Das jetzt damit zu verteidigen, ist kurzsichtig und ein Trick, den Sie hier formulieren. Es geht um eine gesellschaftliche Umverteilung und diese gesellschaftliche Umverteilung ist die Aufgabe der nächsten Monate und Jahre. Es gibt diesbezüglich noch Hoffnung – Sozialdemokratie, warum seid Ihr so zaghaft? –, Hollande zeigt einen Weg auf, das machen zu können. Wir müssen diese Veränderung durchführen, ansonsten läuft das falsch.

(Beifall bei der LINKEN)

Wirtschaftspolitisch ist das hier noch ein Proseminar, erstes Semester, der neoklassischen Wissenschaften nach dem Motto, die hohe Verschuldung sei gegenwärtig das Problem. Wir haben das Problem, dass es eine Solidität des wirtschaftlichen Wachstums und der wirtschaftlichen Situation nur dann gibt,

(Vizepräsidentin Dr. Eva Gümbel übernimmt den Vorsitz.)

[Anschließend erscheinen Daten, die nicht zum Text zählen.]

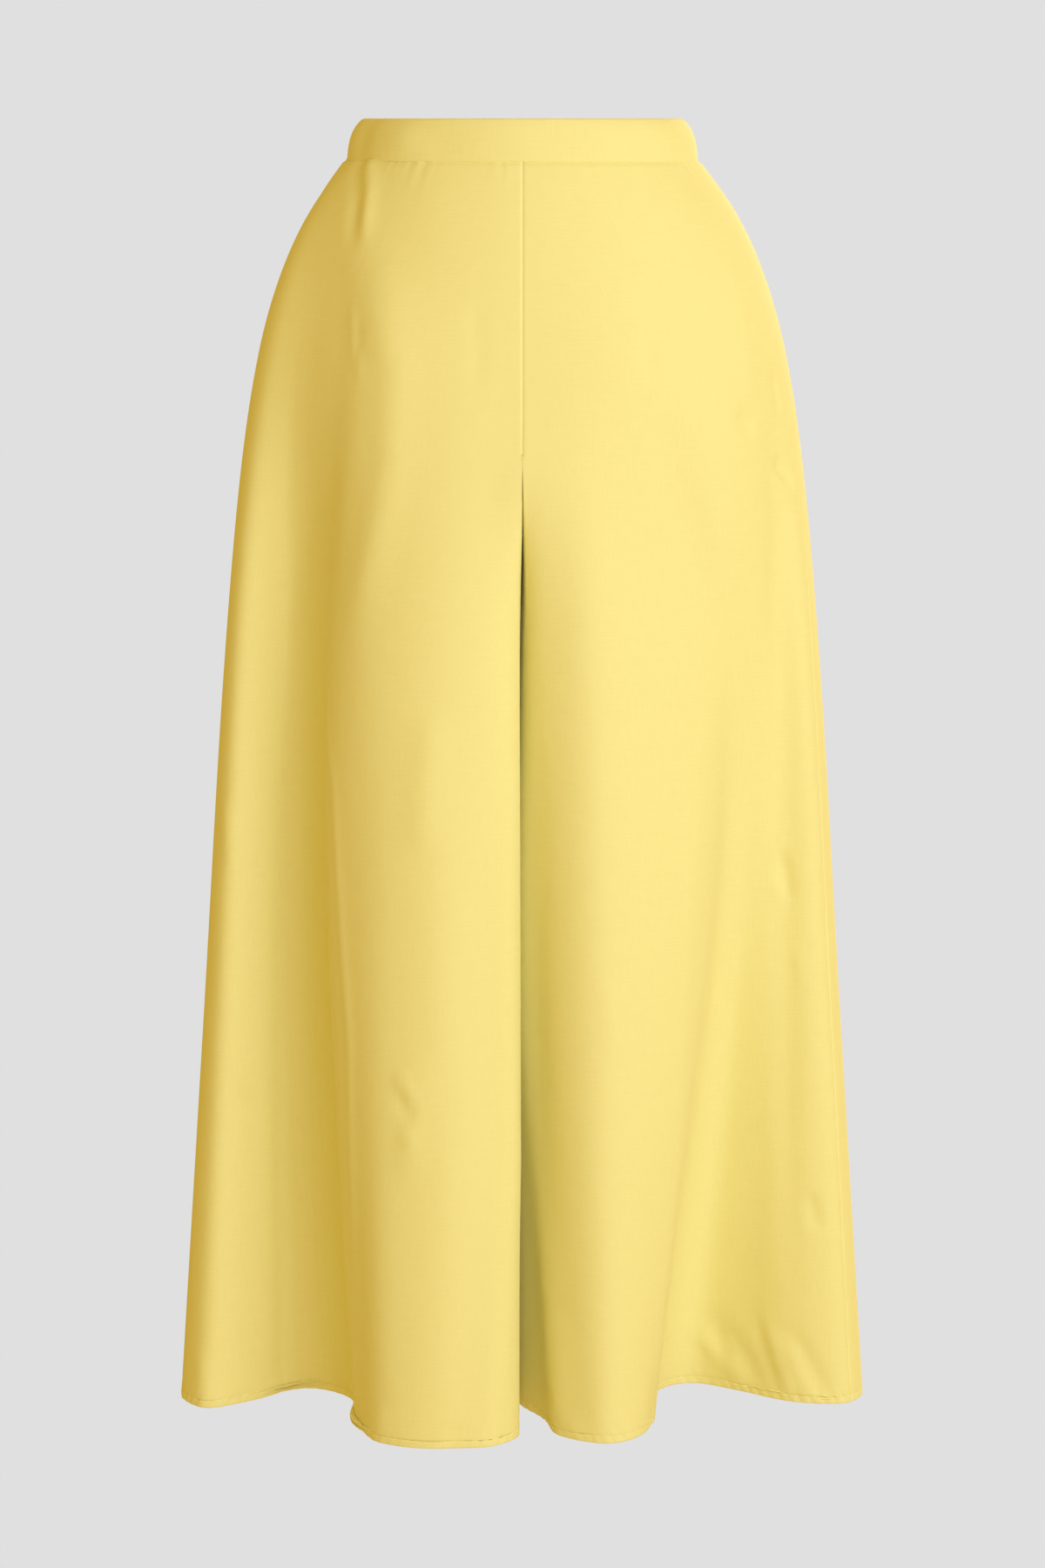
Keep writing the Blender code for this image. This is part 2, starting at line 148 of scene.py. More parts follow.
RIGHT_BACK = (
    Line("side seam", 0, (1995, 120), (2290, 140), (2725, 160)),
    Line("side turn", 9, (1930, 380), (2210, 400), (2640, 460)),
    Line("side valley", 19, (1760, 650), (1960, 600), (2260, 520)),
    Line("seat side", 31, (1470, 940), (1640, 880), (1880, 740)),
    Line("back fold", 44, (1120, 1150), (1310, 1160), (1520, 1260)),
    Line("fold crest", 57, (780, 1260), (930, 1300), (1100, 1500)),
    Line("soft valley", 69, (470, 1280), (560, 1270), (680, 1240)),
    Line("inner face", 81, (180, 1270), (210, 1210), (240, 1280), SPLIT_DROP),
    Line("centre", 90, (0, 1260), (20, 980), (20, 960), SPLIT_DROP),
)
LEFT_BACK = (
    Line("side seam", 0, (2015, -40), (2260, -200), (2655, -200)),
    Line("side turn", 8, (2020, 180), (2325, 80), (2770, 80)),
    Line("side back", 17, (1830, 560), (2180, 480), (2580, 500)),
    Line("side fold", 29, (1530, 900), (1830, 820), (2130, 900)),
    Line("side valley", 41, (1220, 1110), (1450, 1040), (1690, 820)),
    Line("fold crest", 54, (880, 1230), (1060, 1270), (1210, 1450)),
    Line("soft valley", 67, (530, 1280), (680, 1310), (740, 1400)),
    Line("inner face", 80, (200, 1270), (230, 1190), (260, 1130), SPLIT_DROP),
    Line("centre", 90, (0, 1260), (22, 940), (30, 780), SPLIT_DROP),
)
LEGS = {RIGHT: (RIGHT_FRONT, RIGHT_BACK), LEFT: (LEFT_FRONT, LEFT_BACK)}
PANEL_NAMES = {
    (RIGHT, FRONT): "right_leg_front",
    (RIGHT, BACK): "right_leg_back",
    (LEFT, FRONT): "left_leg_front",
    (LEFT, BACK): "left_leg_back",
}

# The inseam from the crotch point down: (across, towards the front). It swings with the folds.
INSEAM_CROTCH = (0.0, 0.015)
INSEAM_HEM = {RIGHT: (0.0045, 0.025), LEFT: (0.0045, -0.035)}
INSEAM_OPENS_IN = 0.080

# Behind the front folds the parting between the legs lies a little to the wearer's right.
PARTING_SHIFT = -0.007
PARTING_FROM = -0.104
PARTING_TO = -0.056

# Mesh density of a panel, and how far each ring is softened.
SAMPLES_PER_SPAN = 24
INNER_SAMPLES = 40
RING_SOFTENING = 0.0060
LINE_STEP = 0.002
LINE_SOFTENING = 0.010
CORNER_SOFTENS_IN = 0.080
UPPER_ROW_STEP = 0.0054
LOWER_ROW_STEP = 0.0052
SEAM_ROW_STEP = 0.0006
SPLIT_ROW_STEP = 0.0016
HEM_ROW_STEP = 0.0012
COLUMNS_PER_SPAN = {FRONT: 15, BACK: 19}
INNER_COLUMNS = 26
SEAM_COLUMN_SHARES = (0.0, 0.014, 0.032, 0.055, 0.085)
SEAM_COLUMNS_END = 0.11
CORNER_SHIFT_POWER = 4
TUCK_UNDER = 0.0018
SHARP_FROM_DEG = 70.0


def smoothstep(value):
    """Ease from 0 to 1, for numbers and arrays."""
    value = np.clip(value, 0.0, 1.0)
    return value * value * (3.0 - 2.0 * value)


def mix(start, end, share):
    """Blend two numbers or arrays."""
    return start + (end - start) * share


def monotone(knots, values, places):
    """Smooth curve through the knots that never swings past them (a monotone cubic)."""
    knots = np.asarray(knots, float)
    values = np.asarray(values, float)
    places = np.clip(places, knots[0], knots[-1])
    steps = np.diff(knots)
    slopes = np.diff(values) / steps
    before = slopes[:-1]
    after = slopes[1:]
    weight_a = 2.0 * steps[1:] + steps[:-1]
    weight_b = steps[1:] + 2.0 * steps[:-1]
    rising = before * after > 0.0
    safe_before = np.where(rising, before, 1.0)
    safe_after = np.where(rising, after, 1.0)
    inner = (weight_a + weight_b) / (weight_a / safe_before + weight_b / safe_after)
    tangents = np.concatenate([slopes[:1], np.where(rising, inner, 0.0), slopes[-1:]])
    span = np.clip(np.searchsorted(knots, places) - 1, 0, len(steps) - 1)
    share = (places - knots[span]) / steps[span]
    square = share * share
    cube = square * share
    return (
        values[span] * (2.0 * cube - 3.0 * square + 1.0)
        + tangents[span] * steps[span] * (cube - 2.0 * square + share)
        + values[span + 1] * (3.0 * square - 2.0 * cube)
        + tangents[span + 1] * steps[span] * (cube - square)
    )


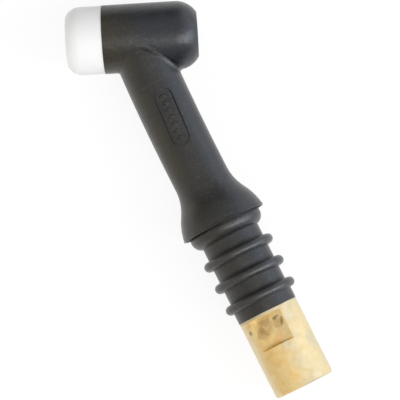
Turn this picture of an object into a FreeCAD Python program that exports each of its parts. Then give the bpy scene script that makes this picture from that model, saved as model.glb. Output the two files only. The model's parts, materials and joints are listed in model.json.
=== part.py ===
"""Body of an air-cooled TIG torch: a brazed brass and copper core in a rubber moulding.

Frame: the origin is the centre of the cable socket's mouth. +X runs along the neck, out of the
socket; the nozzle side of the head is at -Y; Z is square to the plane in which the torch bends.
"Head" coordinates have their origin where the head's axis crosses the neck's, with X towards
the nozzle. All sizes are in millimetres and degrees.
"""

import FreeCAD, Part
import math
import os
import re

import Sketcher
from FreeCAD import Placement, Rotation, Vector

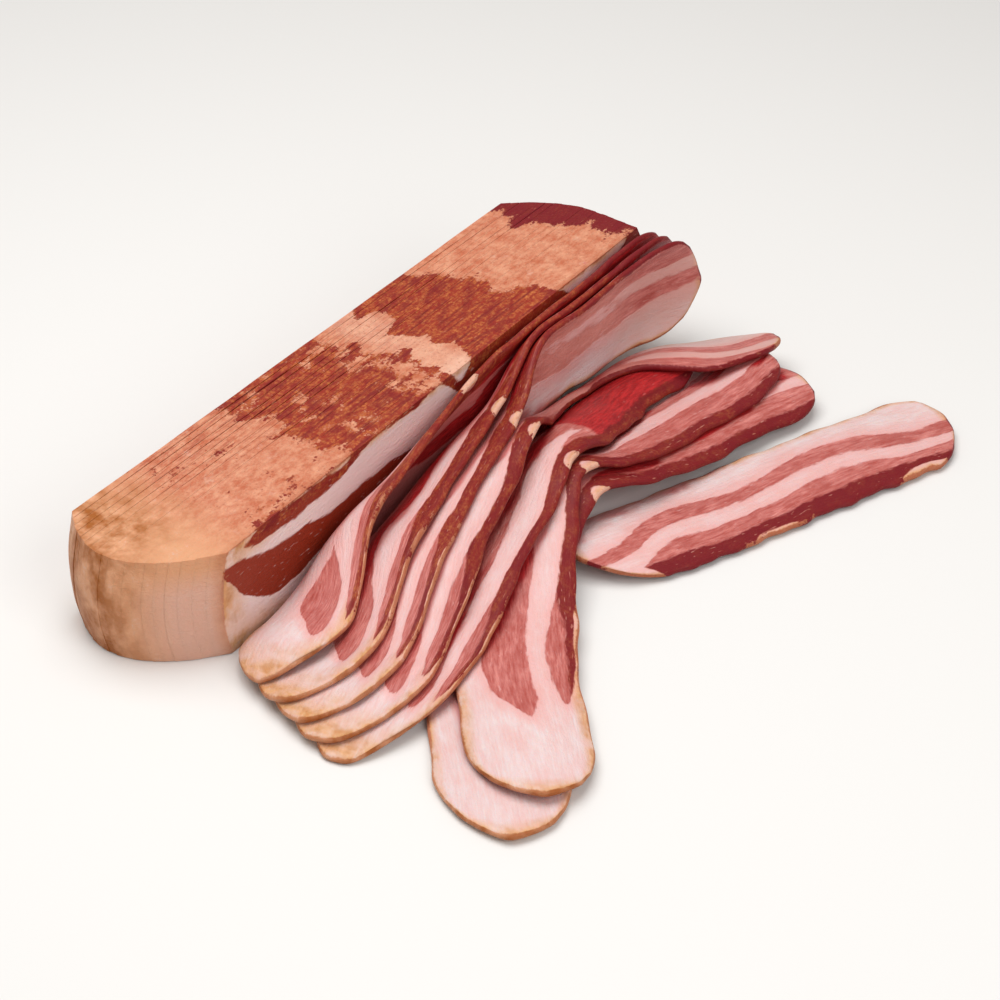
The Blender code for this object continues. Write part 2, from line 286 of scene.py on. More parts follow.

wenn es einigermaßen solide Haushalte gibt, die groß genug sind und nicht so klein geschmurgelt werden, wie Sie das durch Ihre Verfassungsänderung gegenwärtig machen wollen.

(Beifall bei der LINKEN)

Das ist die Aufgabe der nächsten Zeit. Wir brauchen einen kräftigen Staat, ohne ihn geht es nicht. Wir können die Aufgaben dieser Gesellschaft nicht ohne ihn lösen und wir können keine Gerechtigkeit herstellen. Beides läuft bei der Schuldenbremse, die Sie gegenwärtig planen, schief. Mit Hollande und mit Griechenland ist die Geschichte auf der Seite der Linken, und Sie werden sich noch wundern, was mit Ihnen geschieht.